Talking about that work in an interview at the time, Denny noted that he was interested in the possibilities of NFTs as vehicles for conceptual art and added that he’d been looking at the diagram-based paintings of Bernar Venet. It’s not hard, from there, to make a jump to the Metaverse Landscapes—particularly via what happened in between, i.e., last year’s cryptocurrency crash. His recent twofers step nimbly around the toxic-feeling detritus of NFTs as static or looping tokens, weightless digital artifacts that are easily stolen to boot, and lean into dynamism. Whatever happens in the marketplace—of NFTs and of “land” in the metaverse, which purports to be finite, but that’s only the case if you stick to one platform—Denny’s work here should stand as an adroit hands-off tracking of what’s coming down the pipe. It’s an objective record, for now, of human inventiveness, of wild hubris, or whatever else between.

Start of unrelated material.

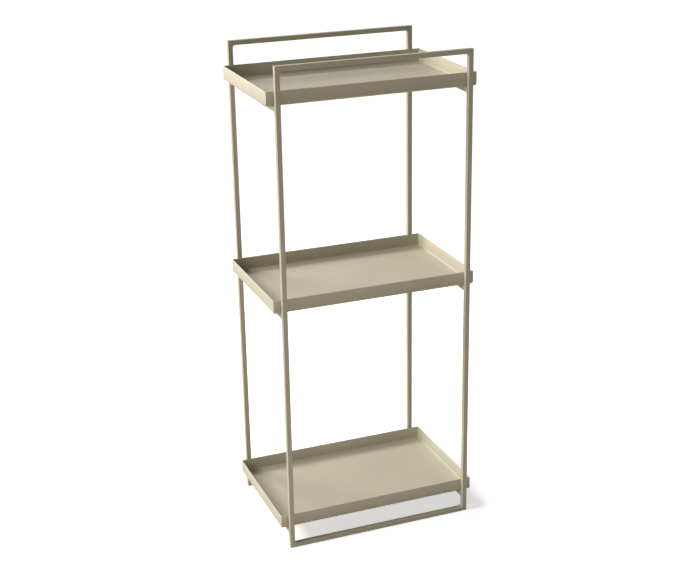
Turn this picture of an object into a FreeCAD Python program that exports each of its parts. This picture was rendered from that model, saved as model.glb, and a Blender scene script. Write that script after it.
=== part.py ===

Plus, just as if the value of said metaverse land goes down, you—addressing the collector here—are not on the hook for it, then if the value of the NFT goes down, you’ve still got the painting (or you’re the latest to have it, with crystal-clear provenance). And the painting itself, which perhaps needless to say is in a semi-comical value competition with its companion NFT, constitutes a meaningful land claim of its own, on the artist’s behalf. What “landscape” means has been irrevocably altered by the conception of the metaverse’s digital doubling—or, rather, multiplying—of it; Denny, in painting this digital space as overviewed and “owned” but also a near-abstraction, has effectively invented a new modality of landscape art. Whatever values wobble around the Metaverse Landscapes, that one feels stable.
Martin Herbert is a writer and critic based in Berlin.